De acordo com ele, a captura de CO2 ocorre da seguinte maneira. Devido à presença do gás carbônico na atmosfera, que se relaciona com os agregados utilizados na construção, como brita e areia, durante o processo de hidratação do cimento, uma reação química resulta na formação de hidróxido de cálcio, um composto semelhante à cal hidratada. Esse hidróxido de cálcio, ao entrar em contato com o CO2 da atmosfera, reage para formar carbonato de cálcio, em um processo conhecido como mineralização. Dessa forma, é possível capturar o CO2, proporcionando um benefício ambiental.
O impacto financeiro da iniciativa
A iniciativa, segundo os especialistas, está em linha com o crescente interesse de empresas e pesquisadores em implementar processos industriais de baixo carbono, alinhando a construção civil a práticas sustentáveis que já são adotadas em países da Europa.
"Essa tecnologia pode ser uma solução promissora para os desafios ambientais que enfrentamos", afirma Emanuel Silva, VP de Engenharia na FBS Construtora.
O especialista diz ainda que a adoção de materiais reciclados pode também gerar uma grande economia nas obras.
"O uso de agregados reciclados diminuiu o custo total da obra em cerca de 25%. Além de reduzirmos custos, conseguimos capturar até duas toneladas de CO2 ao longo dos anos, representando um retorno financeiro de até R$ 60,00 para cada metro linear do muro de contenção", calcula.
Além dos benefícios econômicos e ambientais, o projeto atende a uma demanda crescente por regulamentações relacionadas ao mercado de carbono no Brasil. Valdir menciona que já existe um projeto de lei que regulamentará a captura e comercialização de créditos de carbono.

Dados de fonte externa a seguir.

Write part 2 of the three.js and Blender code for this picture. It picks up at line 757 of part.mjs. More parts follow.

"As construtoras terão limites de emissão de CO2 e, se não conseguirem controlar, precisarão pagar por isso", acrescenta.
Sérgio Angulo, professor e pesquisador da USP, acrescenta que o projeto também considera o potencial de retorno financeiro caso exista um mercado regulado de créditos de carbono e destaca a importância de a administração pública reconhecer o valor ambiental das construções.

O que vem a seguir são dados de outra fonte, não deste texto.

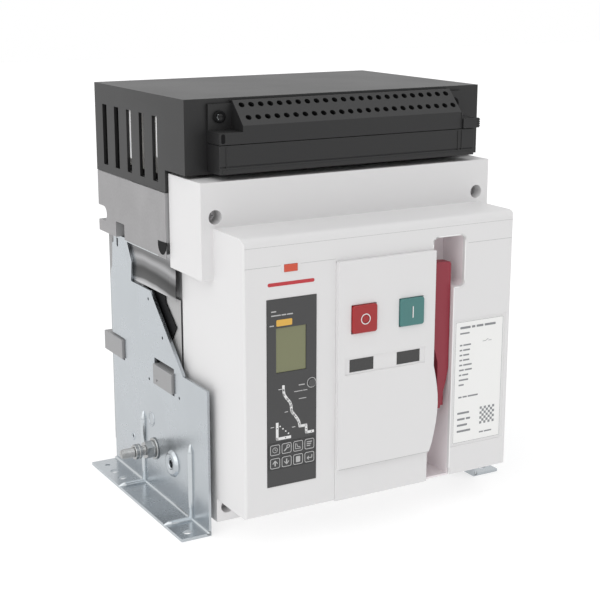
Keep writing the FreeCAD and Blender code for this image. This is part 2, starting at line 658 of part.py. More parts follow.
def side_bracket(name, side):
    """Bent plate with a foot: stepped outline, diagonal return flange, pressed ribs and foot holes."""
    plate_x = side_span(side, "plate_out - plate_thick", "plate_out")
    corners = [("plate_near", 0), ("plate_near", 140.5), (109.5, 140.5), (181, 208), (228, 208),
               (225.5, 228), (238, 249.7), (270.5, 249.7), (271.5, 240.5), (275, 239), (277.5, 214),
               (281.5, 208.5), ("plate_far", 200), ("plate_far", 0)]
    plate = slab(f"{name}_plate", [(deep(depth), z) for depth, z in corners], plate_x)
    flange = slab(f"{name}_return", [
        (deep(109.5), 140.5), (deep(181), 208), (deep(182.5), 206.2), (deep(111), 138.7)],
        side_span(side, "return_in", "plate_out"))
    foot = box(f"{name}_foot", side_span(side, "plate_out - plate_thick", "foot_out"),
               behind("plate_near", "plate_far"), (0, "foot_thick"))
    bush = rod(f"{name}_bush", "x", 10, side_span(side, "plate_out - 1", "plate_out + 2"),
               deep("bush_depth"), "bush_z")
    solids = [plate, flange, foot, bush]
    for i, depth in enumerate((94.5, 205.5)):
        solids.append(rod(f"{name}_rib_{i}", "z", "rib_radius", f"{side} * plate_out", deep(depth),
                          ("foot_thick / 2", "rib_high")))
        solids.append(rod(f"{name}_foot_rib_{i}", "x", "rib_radius", side_span(side, "plate_out - 1", 175),
                          deep(depth), "foot_thick"))
    through = side_span(side, "plate_out - 9", "plate_out + 4")
    tools = [rod(f"{name}_hole_{i}", "x", radius, through, deep(depth), z)
             for i, (depth, z, radius) in enumerate(plate_holes())]
    wide = side_span(side, "plate_out - 4", "plate_out + 1")
    tools += [box(f"{name}_lug_window_0", wide, behind("rear_lug_near - 1.5", 290), (119.5, 142.5)),
              box(f"{name}_lug_window_1", wide, behind("front_lug_near - 1.5", "front_lug_far + 1.5"),
                  (115.5, 142.5)),
              box(f"{name}_key_slot", wide, behind(259.5, 263.5), (239, 246)),
              rod(f"{name}_key_round", "x", 2, wide, deep(261.5), 239)]
    foot_x = f"{side} * foot_bolt_x"
    foot_holes = [(depth, "foot_hole") for depth in ("bolt_front", "bolt_rear", 226)] + [(267.2, 2.5)]
    for i, (depth, radius) in enumerate(foot_holes):
        tools.append(rod(f"{name}_foot_hole_{i}", "z", radius, foot_x, deep(depth), (-5, 10)))
    tools.append(box(f"{name}_below", side_span(side, 140, 190), behind(50, 290), (-8, 0)))
    if side < 0:
        tools.append(rod(f"{name}_stud_way", "x", "shank_radius", side_span(side, 140, 160),
                         deep("stud_depth"), "stud_z"))
    part(name, cut(name, fuse(f"{name}_solid", solids), tools))


def bracket_screws():
    """Drive screws sunk in the lugs that carry the side plates."""
    screws = []
    for side in (-1, 1):
        for i, (depth, z) in enumerate(PLATE_SCREWS):
            screws.append(rod(f"plate_screw_{side}_{i}", "x", 1.5, side_span(side, 147, "lug_out - 2.5"),
                              deep(depth), z))
    part("bracket_screws", group("bracket_screws", screws))


def earthing_stud():
    """Stud with its head behind the left plate, then washer, lock washer, nut and a sleeve nut."""
    at = dict(y=deep("stud_depth"), z="stud_z")
    left = lambda near, far: side_span(-1, near, far)
    head = nut("stud_head", 15, left(145, 150.4), **at)
    shank = rod("stud_shank", "x", "shank_radius", left(150.3, "stud_tip - thread_length + 1"), **at)
    thread = rod("stud_thread", "x", "stud_radius", left("stud_tip - thread_length", "stud_tip"), **at)
    part("earth_stud", fuse("earth_stud", [head, shank, thread]))
    rings = [rod("washer_disc", "x", 11, left("plate_out", "plate_out + 2"), **at),
             rod("lock_disc", "x", 8.6, left("plate_out + 2", "plate_out + 4.4"), **at),
             nut("stud_nut", 16, left("plate_out + 4.4", "plate_out + 12.4"), **at),
             rod("outer_disc", "x", 9.6, left("plate_out + 14", "plate_out + 15.8"), **at)]
    pieces = []
    for i, ring in enumerate(rings):
        bore = rod(f"earth_bore_{i}", "x", "shank_radius", left(150, 200), **at)
        pieces.append(cut(f"earth_ring_{i}", ring, [bore]))
    part("earth_hardware", group("earth_hardware", pieces))


# ---------------------------------------------------------------- current path

def bar_holes(name, x, level):
    return [rod(f"{name}_hole_{side}", "z", "terminal_hole", f"{x} + ({side}) * terminal_hole_x",
                deep("terminal_hole_depth"), about(level, 20)) for side in (-1, 1)]


def bar_pad(name, x, level):
    """Raised contact pad on the outer end of a bar."""
    return box(f"{name}_pad", about(x, "bar_half"), behind("terminal_pad_from", "terminal_end"),
               (level, f"{level} + bar_thick / 2 + terminal_pad"))


def terminals():
    for pole, x in POLES.items():
        bar = box(f"upper_bar_{pole}", about(x, "bar_half"), behind(254, "terminal_end"),
                  about("upper_z", "bar_thick / 2"))
        seat = box(f"upper_seat_{pole}", about(x, 18), behind(249.6, 256), ("upper_z - 16", "upper_z + 7.5"))
        horn = box(f"arc_horn_{pole}", about(x, 4), behind(252, 256), ("upper_z + 5", "upper_z + 70"))
        name = f"upper_terminal_{pole}"
        part(name, cut(name, fuse(f"{name}_solid", [bar, seat, horn, bar_pad(name, x, "upper_z")]),
                       bar_holes(name, x, "upper_z")))
        name = f"lower_terminal_{pole}"
        bar = box(f"lower_bar_{pole}", about(x, "bar_half"), behind(236.5, "terminal_end"),
                  about("lower_z", "bar_thick / 2"))
        riser = box(f"lower_riser_{pole}", about(x, "bar_half"), behind(236.5, 246),
                    ("lower_z - bar_thick / 2", "carrier_z + 12"))
        part(name, cut(name, fuse(f"{name}_solid", [bar, riser, bar_pad(name, x, "lower_z")]),
                       bar_holes(name, x, "lower_z")))
    rings = []
    for pole, x in POLES.items():
        block = box(f"core_{pole}", about(x, 36), behind(252, 268), about("lower_z", 26))
        way = box(f"core_way_{pole}", about(x, "bar_half + 0.5"), behind(250, 270),
                  about("lower_z", "bar_thick / 2 + 1"))
        rings.append(cut(f"current_ring_{pole}", block, [way]))
    part("current_transformers", group("current_transformers", rings))


def moving_contacts():
    """Contact bars on their carrier pin, with a hub, six fingers and a hardened tip."""
    for pole, x in POLES.items():
        hub = rod(f"contact_hub_{pole}", "x", 12, about(x, 22), deep("carrier_depth"), "carrier_z")
        bar = box(f"contact_bar_{pole}", about(x, 20), behind("carrier_depth - 10", "carrier_depth + 4"),
                  ("carrier_z", "upper_z + 4"))
        tip = box(f"contact_tip_{pole}", about(x, 16), behind("carrier_depth + 3", "carrier_depth + 10"),
                  ("upper_z - 12", "upper_z + 4"))
        tools = [rod(f"contact_eye_{pole}", "x", "carrier_pin_radius", about(x, 30), deep("carrier_depth"),
                     "carrier_z")]
        tools += [box(f"finger_gap_{pole}_{i}", about(f"{x} + {offset}", 0.6),
                      behind("carrier_depth - 4", "carrier_depth + 11"), ("carrier_z + 16", "upper_z + 6"))
                  for i, offset in enumerate((-12, -6, 0, 6, 12))]
        name = f"moving_contact_{pole}"
        part(name, cut(name, fuse(f"{name}_solid", [hub, bar, tip]), tools))
    part("carrier_pin", rod("carrier_pin", "x", "carrier_pin_radius - 0.05", about(0, 139),
                            deep("carrier_depth"), "carrier_z"))


def main_shaft():
    solids = [rod("shaft_rod", "x", "shaft_radius", about(0, 138), deep("shaft_depth"), "shaft_z")]
    links = []
    for pole, x in POLES.items():
        pivot = (deep("shaft_depth"), "shaft_z + crank")
        link_x = (f"{x} + 5", f"{x} + 11")
        solids.append(box(f"crank_{pole}", about(x, 4), about(deep("shaft_depth"), 6),
                          ("shaft_z", "shaft_z + crank + 6")))
        solids.append(rod(f"crank_pin_{pole}", "x", "crank_pin", (f"{x} - 4", f"{x} + 11.5"), *pivot))
        eye = rod(f"link_eye_{pole}", "x", 8, link_x, *pivot)
        arm = box(f"link_arm_{pole}", link_x, behind("shaft_depth", "carrier_depth - 13"),
                  about("shaft_z + crank", 5))
        bore = rod(f"link_bore_{pole}", "x", "crank_pin + 0.05", (f"{x} + 4", f"{x} + 12"), *pivot)
        links.append(cut(f"drive_link_{pole}", fuse(f"link_solid_{pole}", [eye, arm]), [bore]))
    part("main_shaft", fuse("main_shaft", solids))
    part("drive_links", group("drive_links", links))


# ---------------------------------------------------------------- spring mechanism

def mechanism_plates():
    shafts = (("half_shaft_radius", "half_shaft_depth", "trip_shaft_z"),
              ("half_shaft_radius", "half_shaft_depth", "close_shaft_z"),
              ("charge_radius", "charge_depth", "charge_z"), ("shaft_radius", "shaft_depth", "shaft_z"))
    for word, side in (("left", -1), ("right", 1)):
        name = f"mechanism_plate_{word}"
        plate = box(f"{name}_sheet", side_span(side, "mech_half", "mech_half + mech_thick"),
                    behind(16, 122), (44, 240))
        x = side_span(side, "mech_half - 2", "mech_half + mech_thick + 2")
        bores = [rod(f"{name}_bore_{i}", "x", f"{radius} + 0.05", x, deep(depth), z)
                 for i, (radius, depth, z) in enumerate(shafts)]
        window = box(f"{name}_window", x, behind(40, 80), (60, 110))
        part(name, cut(name, plate, bores + [window]))


def half_shafts():
    """The shafts that the buttons turn to trip and to close."""
    levers = (("trip_shaft", "stop_x", "trip_shaft_z", "trip_shaft_z", 212),
              ("close_shaft", "start_x", "close_shaft_z", 201, "close_shaft_z"))
    for name, x, z, low, high in levers:
        solids = [rod(f"{name}_rod", "x", "half_shaft_radius", about(0, "mech_half + mech_thick"),
                      deep("half_shaft_depth"), z),
                  box(f"{name}_lever", about(x, 5), behind(30.5, 33.5), (low, high))]
        flat = box(f"{name}_flat", (-5, 5), behind(34.5, 40), about(z, 6))
        part(name, cut(name, fuse(f"{name}_solid", solids), [flat]))


def button_bracket():
    plate = box("button_bridge", about(0, "mech_half"), behind(19, 21), (190, 236))
    ways = [rod(f"stem_way_{i}", "y", 4.4, x, behind(17, 23), "button_z")
            for i, x in enumerate(("stop_x", "start_x"))]
    part("button_bracket", cut("button_bracket", plate, ways))


def charging_train():
    at = (deep("charge_depth"), "charge_z")
    part("charging_shaft", rod("charging_shaft", "x", "charge_radius", about(0, "mech_half + 12"), *at))
    cam = fuse("cam_solid", [rod("cam_round", "x", 17, (-24, -14), *at),
                             rod("cam_nose", "x", 9, (-24, -14), deep("charge_depth + 14"), "charge_z")])
    part("charging_cam", cut("charging_cam", cam, [rod("cam_bore", "x", "charge_radius", (-30, -10), *at)]))
    disc = rod("ratchet_disc", "x", "ratchet_radius", (28, 35), *at)
    notches = [rod("ratchet_bore", "x", "charge_radius", (20, 40), *at)]
    for i in range(DIMENSIONS["ratchet_teeth"]):
        angle = 2 * math.pi * i / DIMENSIONS["ratchet_teeth"]
        notches.append(rod(f"tooth_gap_{i}", "x", 2.4, (27, 36),
                           deep(f"charge_depth + ratchet_radius * {math.cos(angle):.4f}"),
                           f"charge_z + ratchet_radius * {math.sin(angle):.4f}"))
    part("ratchet_wheel", cut("ratchet_wheel", disc, notches))


def state_flags():
    for name, x in (("contact_state_flag", "stop_lens_x"), ("spring_state_flag", "start_lens_x")):
        part(name, box(name, about(x, 14.5), behind(5.8, 7.3), (156.9, 183.4)))


def release_coils():
    """Closing, shunt and undervoltage releases, each a coil in its frame with a sealed plunger."""
    coils = []
    for i, x in enumerate((-28, 0, 28)):
        frame = box(f"coil_frame_{i}", about(x, 12), behind(70, 112), (205, 236))
        nose = rod(f"coil_nose_{i}", "y", 4, x, behind(58, 72), 220)
        coils.append(fuse(f"release_coil_{i}", [frame, nose]))
    part("release_coils", group("release_coils", coils))


# ---------------------------------------------------------------- whole breaker

def build():
    fill_sheet()
    front_cover()
    cover_screws()
    button_panel()
    window_lenses()
    push_button("stop_button", "stop_x", ring_mark)
    push_button("start_button", "start_x", bar_mark)
    return_spring("stop_spring", "stop_x")
    return_spring("start_spring", "start_x")
    handle_well()
    handle_pin()
    charging_handle()
    trip_unit()
    keypad_membrane()
    lamp_and_label()
    terminal_block()
    arc_cover()
    arc_chutes()
    housing_rear()
    housing_front()
    side_bracket("bracket_left", -1)
    side_bracket("bracket_right", 1)
    bracket_screws()
    earthing_stud()
    terminals()
    moving_contacts()
    main_shaft()
    mechanism_plates()
    half_shafts()
    button_bracket()
    charging_train()
    closing_spring()
    state_flags()
    release_coils()
    doc.recompute()


def write_parts():
    for item in doc.Objects:
        if {"Invalid", "Error"} & set(item.State):
            raise RuntimeError(f"{item.Name} failed: {item.State}")
    for item in PARTS:
        if item.Shape.isNull() or not item.Shape.isValid() or item.Shape.Volume <= 0:
            raise RuntimeError(f"{item.Label} has no valid shape")
        item.Shape.exportStep(os.path.join("parts", item.Label + ".step"))
        print(f"{item.Label:24s} {len(item.Shape.Solids):3d} solids {item.Shape.Volume / 1000:10.2f} cm3")


build()
write_parts()
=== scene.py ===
"""Looks of a fixed three-pole air circuit breaker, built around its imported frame."""
import json
import math

import bmesh
import bpy
from bpy.props import FloatProperty, FloatVectorProperty, IntProperty, PointerProperty
from mathutils import Matrix, Vector


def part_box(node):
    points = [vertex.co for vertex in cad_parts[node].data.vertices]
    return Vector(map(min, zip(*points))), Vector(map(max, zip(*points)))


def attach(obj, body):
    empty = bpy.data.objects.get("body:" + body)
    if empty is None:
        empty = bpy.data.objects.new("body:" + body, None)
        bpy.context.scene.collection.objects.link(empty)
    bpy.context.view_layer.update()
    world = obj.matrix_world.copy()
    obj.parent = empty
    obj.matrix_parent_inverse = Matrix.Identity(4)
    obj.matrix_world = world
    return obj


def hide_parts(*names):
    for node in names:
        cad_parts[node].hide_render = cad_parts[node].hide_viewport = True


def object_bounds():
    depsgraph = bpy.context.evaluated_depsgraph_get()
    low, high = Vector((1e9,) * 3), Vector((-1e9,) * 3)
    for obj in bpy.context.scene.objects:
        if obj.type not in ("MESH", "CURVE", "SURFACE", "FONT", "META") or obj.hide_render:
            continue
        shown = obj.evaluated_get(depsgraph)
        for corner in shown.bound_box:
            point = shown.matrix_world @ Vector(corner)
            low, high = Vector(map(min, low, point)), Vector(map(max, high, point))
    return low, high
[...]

"A captura de CO2 nas obras pode ser um grande passo para reduzir o impacto de emissões na cidade, e é crucial que o poder público tenha dados sobre a quantidade de CO2 que a cidade gera e quem são os principais responsáveis", diz.
Angulo também alerta para os desafios enfrentados na construção civil. Atualmente, segundo ele, o setor responde por mais de 50% dos recursos naturais extraídos do planeta. O cimento, por exemplo, é responsável por cerca de 10% das emissões de CO2 antrópicas globais.
"Portanto, economizar cimento e utilizar resíduos para captura de CO2 é uma solução viável e necessária", argumenta.
Os especialistas, juntos, enfatizam a necessidade de mais investimentos e colaboração entre universidades e empresas para avançar nas pesquisas sobre captura de CO2.
"Precisamos provar que essa tecnologia funciona na prática e trazer mais dados que comprovem sua eficácia. A união entre academia e setor privado é fundamental para resolver os problemas que as empresas enfrentam", finaliza Angulo.